Methane hydrates, or clathrates, are icelike gas deposits buried under permafrost and deep below the seafloor. Some researchers fear that the hydrates are on the verge of melting en masse and belching out a cloud of methane gas that will send global temperatures skyrocketing.

Methane is the same natural gas that we burn for fuel.

As a greenhouse gas, methane is in the big leagues, some 20 times as potent as carbon dioxide.

Around 55 million years ago, Earth again shifted abruptly from snowy to steamy. Many researchers have fingered hydrates in that warming spell, too.


The more dramatic the news source, the more it must be { snip }’d to get to the real information.

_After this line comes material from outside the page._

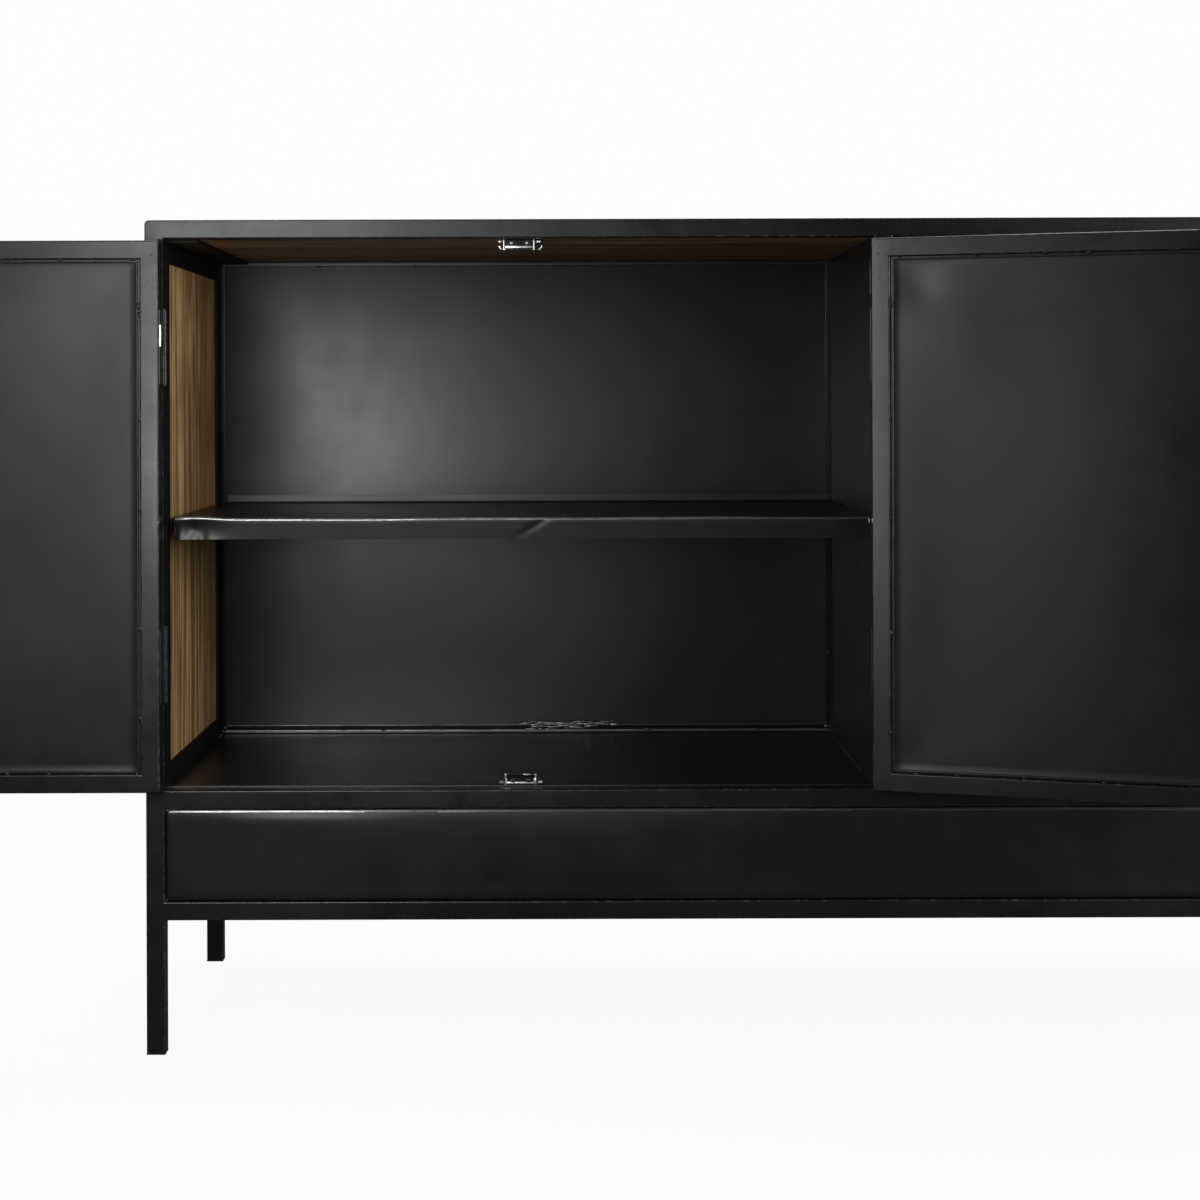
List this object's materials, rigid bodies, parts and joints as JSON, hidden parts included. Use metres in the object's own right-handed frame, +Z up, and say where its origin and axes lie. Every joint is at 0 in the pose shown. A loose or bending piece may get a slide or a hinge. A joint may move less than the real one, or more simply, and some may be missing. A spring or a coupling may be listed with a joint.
{
  "type": "sideboard buffet",
  "caption": "Low storage cabinet on square legs: a black welded tube frame with sheet-steel and timber panels, a shelf in each compartment and paired doors on butt hinges.",
  "frame": {"origin": "on the floor, under the middle of the cabinet without its doors", "axes": "+X along the width to the viewer's right, +Y towards the back (the doors face -Y), +Z up"},
  "size_m": [1.8448, 0.5369, 0.85],
  "materials": {
    "frame_steel": "satin black, slightly uneven",
    "sheet_steel": "satin black with a cloudy patina",
    "hinge_steel": "satin, painted with the frame",
    "timber": "oiled, matt",
    "zinc": "zinc plated",
    "magnet": "matt",
    "black_plastic": "matt"
  },
  "bodies": {
    "cabinet": {"post_front_left": "frame_steel", "post_front_right": "frame_steel", "post_back_left": "frame_steel", "post_back_right": "frame_steel", "center_post": "frame_steel", "top_rail_front": "frame_steel", "top_rail_back": "frame_steel", "top_rail_left": "frame_steel", "top_rail_right": "frame_steel", "mid_rail_front": "frame_steel", "mid_rail_back": "frame_steel", "mid_rail_left": "frame_steel", "mid_rail_right": "frame_steel", "bottom_rail_front": "frame_steel", "bottom_rail_back": "frame_steel", "bottom_rail_left": "frame_steel", "bottom_rail_right": "frame_steel", "divider_rails": "frame_steel", "foot_plugs": "black_plastic", "top_planks": "timber", "side_planks_left": "timber", "side_planks_right": "timber", "side_strips": "frame_steel", "back_panel": "sheet_steel", "back_stops": "frame_steel", "divider_skin_left": "sheet_steel", "divider_skin_right": "sheet_steel", "floor_left": "sheet_steel", "floor_right": "sheet_steel", "fascia_front": "sheet_steel", "fascia_back": "sheet_steel", "fascia_sides": "sheet_steel", "shelf_left": "sheet_steel", "shelf_right": "sheet_steel", "shelf_cleats": "frame_steel", "catch_bodies": "zinc", "catch_magnets": "magnet", "catch_screws": "zinc", "hinge_leaves": "hinge_steel", "hinge_pins": "hinge_steel"},
    "door_1": {"door_1_frame": "frame_steel", "door_1_sheet": "sheet_steel", "door_1_planks": "timber", "door_1_leaves": "hinge_steel", "door_1_pull": "frame_steel"},
    "door_2": {"door_2_frame": "frame_steel", "door_2_sheet": "sheet_steel", "door_2_planks": "timber", "door_2_leaves": "hinge_steel", "door_2_pull": "frame_steel"},
    "door_3": {"door_3_frame": "frame_steel", "door_3_sheet": "sheet_steel", "door_3_planks": "timber", "door_3_leaves": "hinge_steel", "door_3_pull": "frame_steel"},
    "door_4": {"door_4_frame": "frame_steel", "door_4_sheet": "sheet_steel", "door_4_planks": "timber", "door_4_leaves": "hinge_steel", "door_4_pull": "frame_steel"}
  },
  "joints": [
    {"name": "door_1_hinge", "type": "hinge", "parent": "cabinet", "child": "door_1", "pos_m": [-0.7325, -0.204, 0.559], "axis": [0, 0, 1], "range_deg": [-15, 180]},
    {"name": "door_2_hinge", "type": "hinge", "parent": "cabinet", "child": "door_2", "pos_m": [-0.011, -0.204, 0.559], "axis": [0, 0, 1], "range_deg": [-162, 4]},
    {"name": "door_3_hinge", "type": "hinge", "parent": "cabinet", "child": "door_3", "pos_m": [0.011, -0.204, 0.559], "axis": [0, 0, 1], "range_deg": [-9, 0]},
    {"name": "door_4_hinge", "type": "hinge", "parent": "cabinet", "child": "door_4", "pos_m": [0.7325, -0.204, 0.559], "axis": [0, 0, 1], "range_deg": [0, 195]}
  ]
}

The methane fear is nothing new. What’s most alarming is how divisive global warming still is, with competent sources on both sides talking. What’s doubly alarming is that we don’t trust them because we’re used to people acting in self-interest, which means that if an audience will pay $$$ to hear that global warming is/isn’t the end, someone will put his or her scientific reputation to good use selling people that “truth.”

I wonder what other secondaries, not just from global warming but from human growth, await us — we certainly can’t trust science to tell us until there’s a market for their books, movies, grant proposals, etc.